Lemonade is for preschoolers and their cute stands on market day or bougie juice bars looking to make a buck selling overpriced sugar water. Sometimes, we need a shrink, or a lawyer, or someone to join us in a screaming contest. 

Despite the knowledge we bring to the table, even stressed-out teachers don’t get a free hall pass. There are papers to grade, classes to teach, and, oh, the fact that you’re human outside of school. Your life is one big test on chaos theory.

Chaos can be managed. It won’t vanish, but some hacks and strategies can keep you from spiraling into the abyss.

Hack #1: Stop Grading Like a Martyr

Teachers are notorious for dragging home tote bags full of papers, only to move them from one corner of the couch to another. 

Times Higher Education explains that efficiency should be part of your master plan.  Don’t reinvent the wheel. Adapt it to your needs. Incorporate rubrics, digital tools, or peer review systems to cut down on lost hours.

Remember, you’re an educator, not a superhuman getting by on fumes and sleep deprivation.

Hack #2: Treat Your Schedule Like Sacred Real Estate

Time isn’t elastic. You can’t stretch it, no matter how many planners you buy. 

Set boundaries the same way you’d guard your last pack of sticky notes. That means scheduling downtime with the same seriousness you reserve for staff meetings. 

And unlike staff meetings, downtime actually accomplishes something.

Hack #3: Know When to Call in the Pros

Life doesn’t only throw grading piles at you; sometimes it throws real disasters.

School violence is a threat to many teachers. Last year, a Channel 2 Action News survey found that two out of three educators were victims of a violent attack by a student. Contrary to some Atlanta school districts reporting zero incidents of violence against teachers, the State Department of Education told the news outlet it isn’t as clear-cut.

Teachers have as much right to file a personal injury claim in such cases if the school was negligent and failed to prevent the incident. That’s when it’s time to call in professionals, and not shoulder it alone. A local personal injury law firm can handle the legal side while you focus on healing.

Atlanta Personal Injury Law Firm advises enlisting an experienced personal injury attorney who simplifies the process and is transparent in their communication.

Hack #4: Parenting Isn’t a Side Hustle

Plenty of teachers juggle family life with their classrooms, and the guilt is real. 

Radiant Magazine suggests that balance is less about doing everything and more about deciding what truly matters. 

Perhaps dinner is frozen pizza three nights in a row. And that’s totally okay; your kids will live. Maybe laundry sits unfolded. Fine. You’re not failing; you’re prioritizing.

Also, your students don’t care if your socks don’t match.

Hack #5: Say Yes to Help and No to Guilt

Teachers sometimes act like lone warriors with chalkboard shields, but the truth? Repeat after us, asking for help is not a weakness. 

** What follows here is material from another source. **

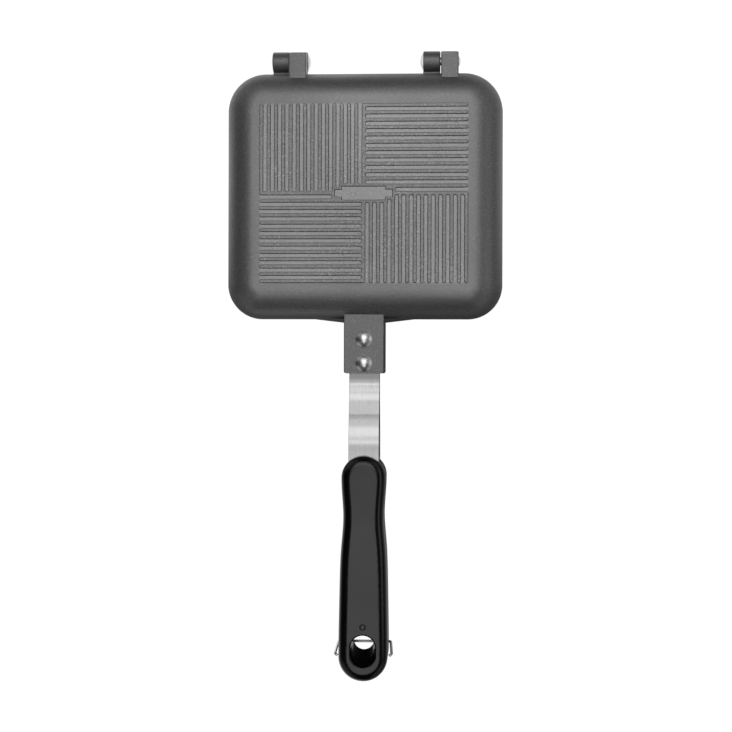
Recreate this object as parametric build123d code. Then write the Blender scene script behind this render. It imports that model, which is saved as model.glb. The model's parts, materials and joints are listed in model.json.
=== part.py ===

Business Insider reports that women in particular carry the lion’s share of household labor on top of their careers. Outsource where you can: meal kits, cleaning help, carpool swaps. Offload, offload, offload.

If it makes you feel better, think of it as “delegating” like a school principal does, only without the clipboard.

Hack #6: Protect Your Career Without Losing Yourself

Teaching is demanding, yet many educators are also chasing higher degrees, certifications, or side passions. 

Forbes recommends leaning on micro-learning or part-time programs to keep goals realistic. Small steps add up.

You’re allowed to pursue ambitions outside the classroom. You’re not defined solely by lesson plans and bulletin boards.

Hack #7: Redefine ‘Balance’

Balance is a unicorn. Managing chaos? Totally doable. 

Reuters explains how even lawyers survive by reframing expectations. They focus on what’s realistic instead of what’s perfect. Teachers can do the same.

If balance means finally finishing your coffee before it goes cold? Celebrate that win. If it means sneaking a nap in your car during the planning period? Gold star.

You’re Doing Better Than You Think

Chances are, your teachers’ lounge probably has a cat poster with those famous words, “Hang in there!” Honestly, hanging in there is not and should not be the goal.

You’ve survived fire drills in the rain, surprise evaluations, and kids who swear their “dog ate the Chromebook.” You’re already tougher than you know.

The real hack isn’t perfection. It’s giving yourself permission to rest, to ask for help, to laugh at the absurdity of it all. 

Your students don’t care about color-coded planners. What they need is for you to keep showing up, even when life looks like a circus.